Verse references to the Holy Qur’an item count ‘Bismillah...’ (In the Name of Allah...) as the first verse of each Chapter. In some non-standard texts, this is not counted and should the reader refer to such texts, the verse quoted in Islamic FAQs will be found at one verse less than the number quoted. All Quranic quotes are from the translation by Maulawi Sher Ali as edited by Hadhrat Mirza Tahir Ahmad(ru).
In Islamic FAQs, for the ease of non- Muslim readers, ‘(saw)’ or ‘saw’ after the words, ‘Holy Prophet’, or the name ‘Muhammad’, are used. They stand for ‘Sallallahu ‘alaihi wa sallam’ meaning ‘Peace and blessings of Allah be upon him’. Likewise, the letters ‘(as)’ or ‘as’ after the name of all other prophets is an abbreviation meaning ‘Peace be upon him’ derived from ‘Alaihis salatu wassalam’ which are words that a Muslim utters out of respect whenever he or she comes across that name. The abbreviation ‘ra’ or (ra) stands for ‘Radhiallahu Ta’ala anhu and is used for Companions of a Prophet, meaning Allah be pleased with him or her (when followed by the relevant Arabic pronoun). Finally, ‘ru’ or (ru) for Rahemahullahu Ta’ala means the Mercy of Allah the Exalted be upon him.

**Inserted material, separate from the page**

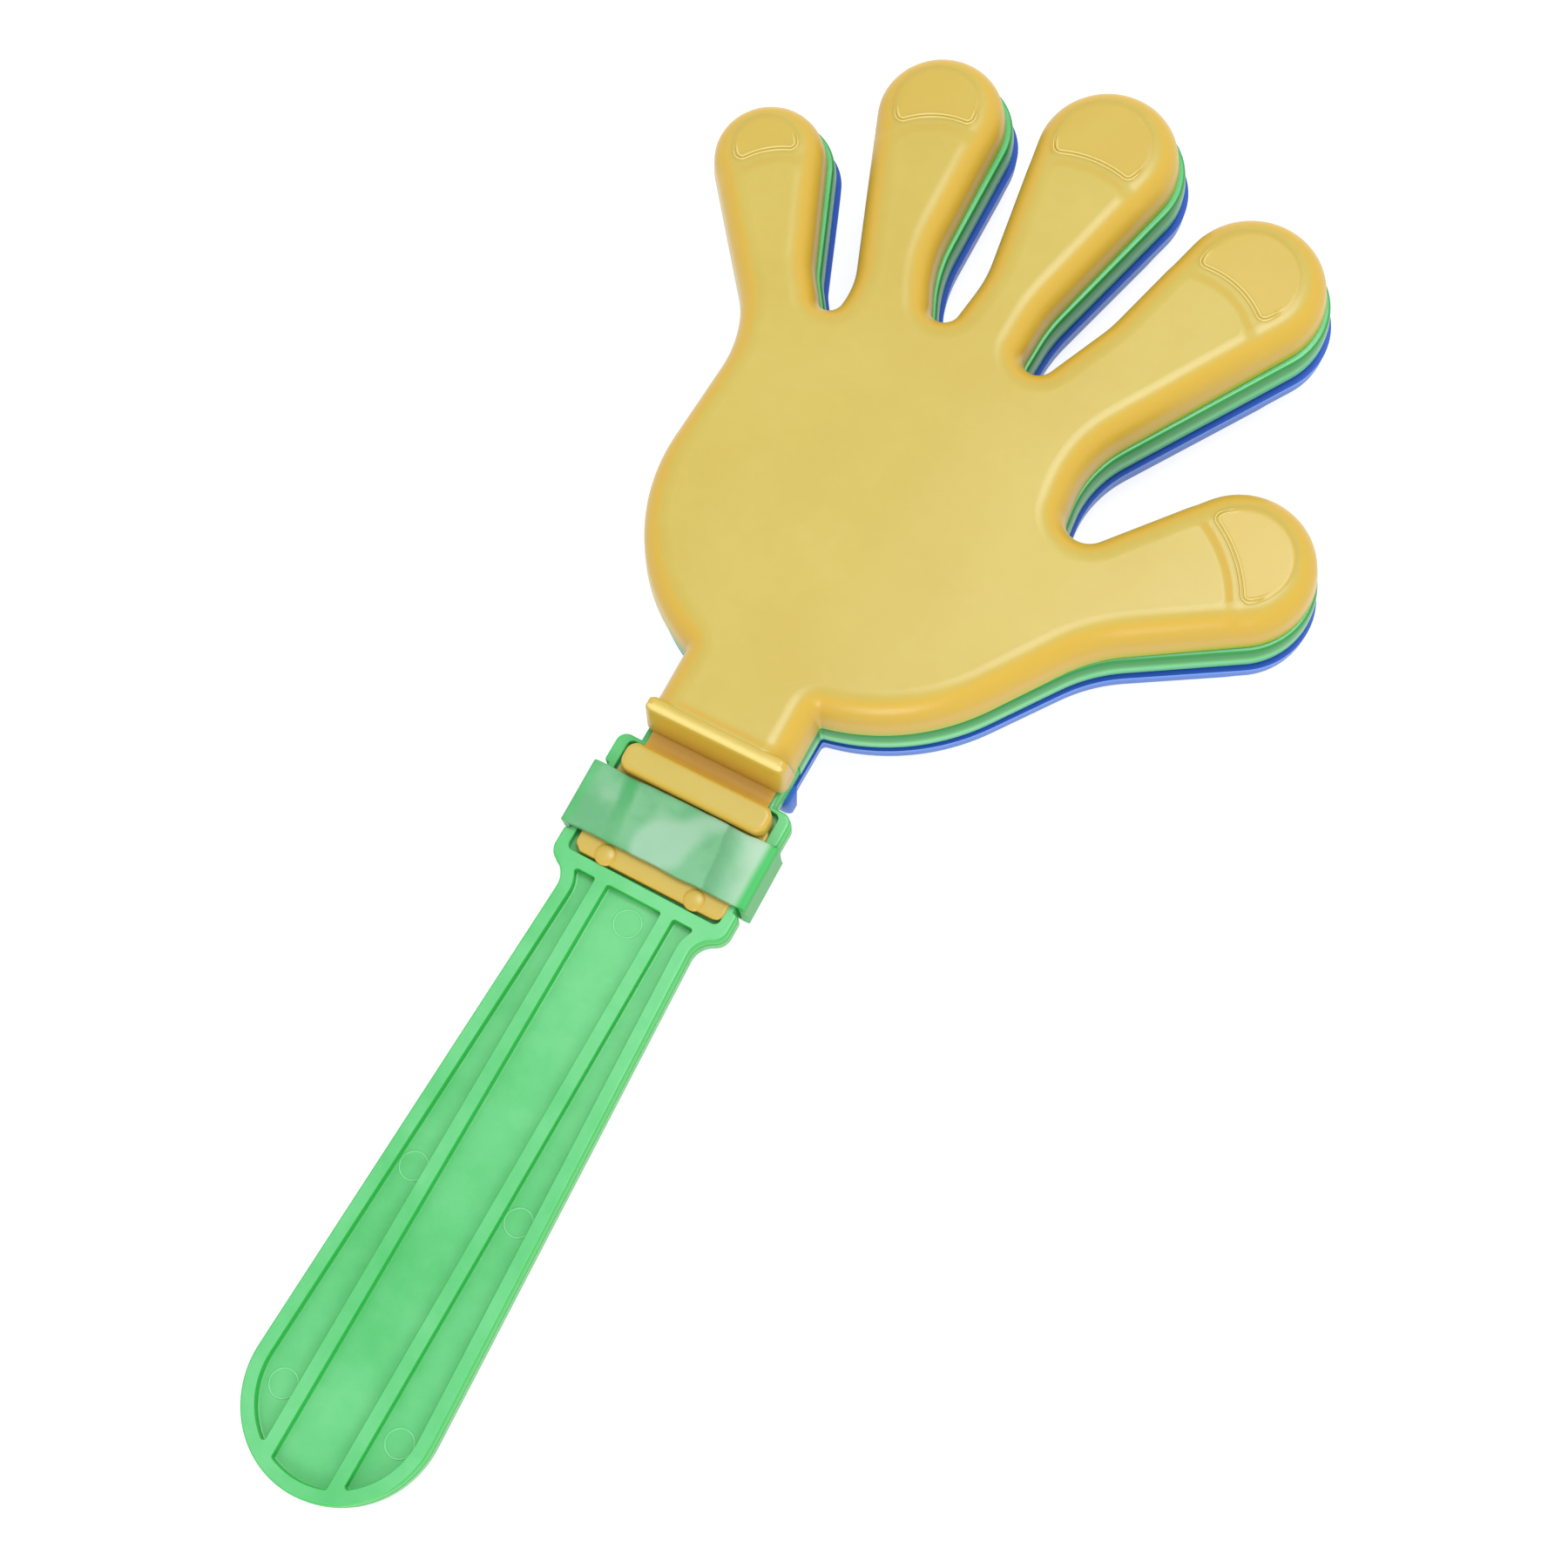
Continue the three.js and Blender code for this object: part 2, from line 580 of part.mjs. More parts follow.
// The strip is thinnest along its middle, where it bends.
function hingeStripBody() {
  const middleY = (hingeStripStartY + hingeStripEndY) / 2;
  const section = new THREE.Shape();
  section.moveTo(hingeStripEndY, hingeStripBottom);
  section.lineTo(hingeStripStartY, hingeStripBottom);
  section.lineTo(hingeStripStartY, hingeStripTop);
  section.quadraticCurveTo(middleY, hingeStripTop - 2 * HINGE_STRIP_NECKING, hingeStripEndY, hingeStripTop);
  return prismAlongX(section, 2 * HINGE_STRIP_HALF_WIDTH);
}

function hingeFootBody() {
  const bar = moulded(
    roundedRectangle(CLAMP_BAR_HALF_WIDTH, clampBarFrontY, clampBarEndY, CLAMP_BAR_CORNER),
    mouldedSide({
      foot: footBottom,
      top: footBottom + CLAMP_BAR_HEIGHT,
      draft: 0,
      edgeRadius: CLAMP_BAR_EDGE_RADIUS,
    }),
    true,
  );
  const plateStartY = clampBarFrontY - CLAMP_BAR_LENGTH / 2;
  const plate = moulded(
    roundedRectangle(FOOT_PLATE_HALF_WIDTH, plateStartY, FOOT_PLATE_END_Y, FOOT_PLATE_CORNER),
    mouldedSide({
      foot: footBottom,
      top: footPlateTop,
      draft: 0,
      edgeRadius: FOOT_PLATE_EDGE_RADIUS,
      steps: 1,
    }),
    true,
  );
  const pegs = PEG_SIDES.map((side) => {
    const bottom = SEAT_GAP / 2;
    return uprightCylinder(PEG_RADIUS, (side * PEG_SPACING) / 2, pegY, bottom, footPlateTop + PEG_PROUD);
  });
  return pegs.reduce((foot, peg) => foot.add(peg), bar.add(plate));
}

// Clasp sleeve: a band right round the head and both feet
function sleeveBody() {
  const section = roundedRectangle(sleeveHalfWidth, sleeveTop, -sleeveTop, SLEEVE_CORNER);
  const outer = beltPoints(section, 0, { closed: true });
  const band = prismAlongY(outer, SLEEVE_LENGTH / 2, SLEEVE_LENGTH);
  const length = SLEEVE_LENGTH / 2 + CUT_OVERRUN;
  return band.subtract(block(
    [-sleeveInnerHalfWidth, -length, -sleeveInnerTop],
    [sleeveInnerHalfWidth, length, sleeveInnerTop],
  ));
}

function placement(skew, shiftX) {
  return new THREE.Matrix4()
    .makeTranslation(shiftX, SKEW_CENTRE_Y, 0)
    .multiply(new THREE.Matrix4().makeRotationZ(radians(skew)))
    .multiply(new THREE.Matrix4().makeTranslation(0, -SKEW_CENTRE_Y, 0));
}

const frontPlacement = placement(FRONT_SKEW, FRONT_SHIFT_X);
const backPlacement = placement(BACK_SKEW, 0);

const GREEN = new THREE.MeshStandardMaterial({ color: 0x68dc87, roughness: 0.35, metalness: 0 });
const YELLOW = new THREE.MeshStandardMaterial({ color: 0xe0c25e, roughness: 0.32, metalness: 0 });
const BLUE = new THREE.MeshStandardMaterial({ color: 0x506ed2, roughness: 0.32, metalness: 0 });
const PALE_GREEN = new THREE.MeshStandardMaterial({ color: 0xaedcbe, roughness: 0.4, metalness: 0 });

function named(name, geometry, material) {
  const mesh = new THREE.Mesh(geometry, material);
  mesh.name = name;
  return mesh;
}

// One hand moulding, skewed and shifted as it sits on the handle
function handMoulding(side, material, skewed, form) {
  const group = new THREE.Group();
  group.add(
    named(`${side}_palm`, form(palmGeometry), material),
    named(`${side}_living_hinge`, form(hingeStripGeometry), material),
    named(`${side}_hinge_foot`, form(hingeFootGeometry), material),
  );
  skewed.decompose(group.position, group.quaternion, group.scale);
  return group;
}

const palmGeometry = toGeometry(palmShellBody());
const hingeStripGeometry = toGeometry(hingeStripBody());
const hingeFootGeometry = toGeometry(hingeFootBody());

const sleeve = named('clasp_sleeve', toGeometry(sleeveBody()), PALE_GREEN);
sleeve.position.y = sleeveStartY - SLEEVE_LENGTH / 2;
sleeve.rotation.z = radians(SLEEVE_SKEW);

const clapper = new THREE.Group();
clapper.add(
  named('handle', toGeometry(handleBody()), GREEN),
  sleeve,
  handMoulding('front', YELLOW, frontPlacement, (geometry) => geometry),
  handMoulding('back', BLUE, backPlacement, mirrored),
);
clapper.position.z = shellFace;

export default clapper;
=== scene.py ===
"""Hand clapper: a flat handle whose head carries three hands in a stack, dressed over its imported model.

The middle hand is one with the handle. A front and a back hand hang on living hinges and clap against it.
Sizes in the classes are millimetres, counted from the middle of the handle's slab, and a finished mesh
is in metres.
"""

import logging
import math
from dataclasses import dataclass, field
from enum import Enum
from typing import Callable, Iterable, Self

import bmesh
import bpy
from bmesh.types import BMEdge, BMesh, BMFace, BMLayerItem, BMVert
from mathutils import Color, Matrix, Vector, noise
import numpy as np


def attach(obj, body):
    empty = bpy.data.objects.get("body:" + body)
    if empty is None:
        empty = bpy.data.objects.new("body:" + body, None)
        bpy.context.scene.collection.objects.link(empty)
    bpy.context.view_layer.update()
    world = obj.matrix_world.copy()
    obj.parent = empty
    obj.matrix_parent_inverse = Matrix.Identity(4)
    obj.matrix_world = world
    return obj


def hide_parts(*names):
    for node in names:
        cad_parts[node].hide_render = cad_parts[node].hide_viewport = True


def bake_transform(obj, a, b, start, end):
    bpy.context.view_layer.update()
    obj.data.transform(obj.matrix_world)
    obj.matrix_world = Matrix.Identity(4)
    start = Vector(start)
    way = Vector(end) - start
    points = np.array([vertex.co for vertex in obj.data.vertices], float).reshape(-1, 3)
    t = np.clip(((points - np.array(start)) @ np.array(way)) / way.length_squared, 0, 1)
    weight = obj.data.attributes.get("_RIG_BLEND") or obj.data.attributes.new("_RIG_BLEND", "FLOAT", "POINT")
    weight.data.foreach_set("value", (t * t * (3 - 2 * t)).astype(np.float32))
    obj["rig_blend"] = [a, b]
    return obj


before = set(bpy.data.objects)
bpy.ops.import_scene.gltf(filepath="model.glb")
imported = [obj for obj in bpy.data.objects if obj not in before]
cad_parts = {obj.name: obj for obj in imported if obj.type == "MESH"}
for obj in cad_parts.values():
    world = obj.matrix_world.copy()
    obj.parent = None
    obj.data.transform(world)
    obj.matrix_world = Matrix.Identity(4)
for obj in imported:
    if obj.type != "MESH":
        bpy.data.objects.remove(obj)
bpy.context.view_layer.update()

log = logging.getLogger("clapper")

Ring = list[Vector]
# Pairs of an inset, or a radius or a share of one, and a height or a depth
Profile = tuple[tuple[float, float], ...]
# Red, green and blue as a display shows them, each from 0 to 255
Colour = tuple[float, float, float]

MILLIMETRE = 0.001
# The middle of the slab stands this far above the part's origin, which is on the back hand's face.
SLAB_MIDDLE_Z = 11.6
SLEEVE_MIDDLE_Y = -65.3
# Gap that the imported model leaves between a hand, its hinge and its foot
SEAT_GAP = 0.3
# Fineness of a curve: the widest turn and the longest run between two points
ARC_TURN = math.radians(4.5)
ARC_RUN = 1.1
# Points nearer than the first are one, and a cut keeps to a point that is nearer than the second
SAME_POINT = 1e-3
CUT_REACH = 1e-4
SHARP_ANGLE = math.radians(32)
# Width of the first ring of flat face inside a rounded edge
FLAT_MARGIN = 0.25
# The mesh attribute that marks raised lines with a painted highlight, from RAISED_FOOT up to 1,
# and places of deeper tone below 0: painted shade in grooves, on steps, in fillets and on low parts, and the
# foot's deeper tone
RAISED = "raised"
RAISED_FOOT = 0.1
DEEP_MARK = -0.8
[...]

In keeping with current universal practice, local transliterations of names of places are preferred to their anglicised versions, e.g. Makkah instead of Mecca, etc. For Biblical references the King James translation is used unless otherwise stated.
Generally the Ahmadiyya Muslim Community follows the Hanafi school of thought in light of the guidance of the Promised Messiah(as) and his Khalifas.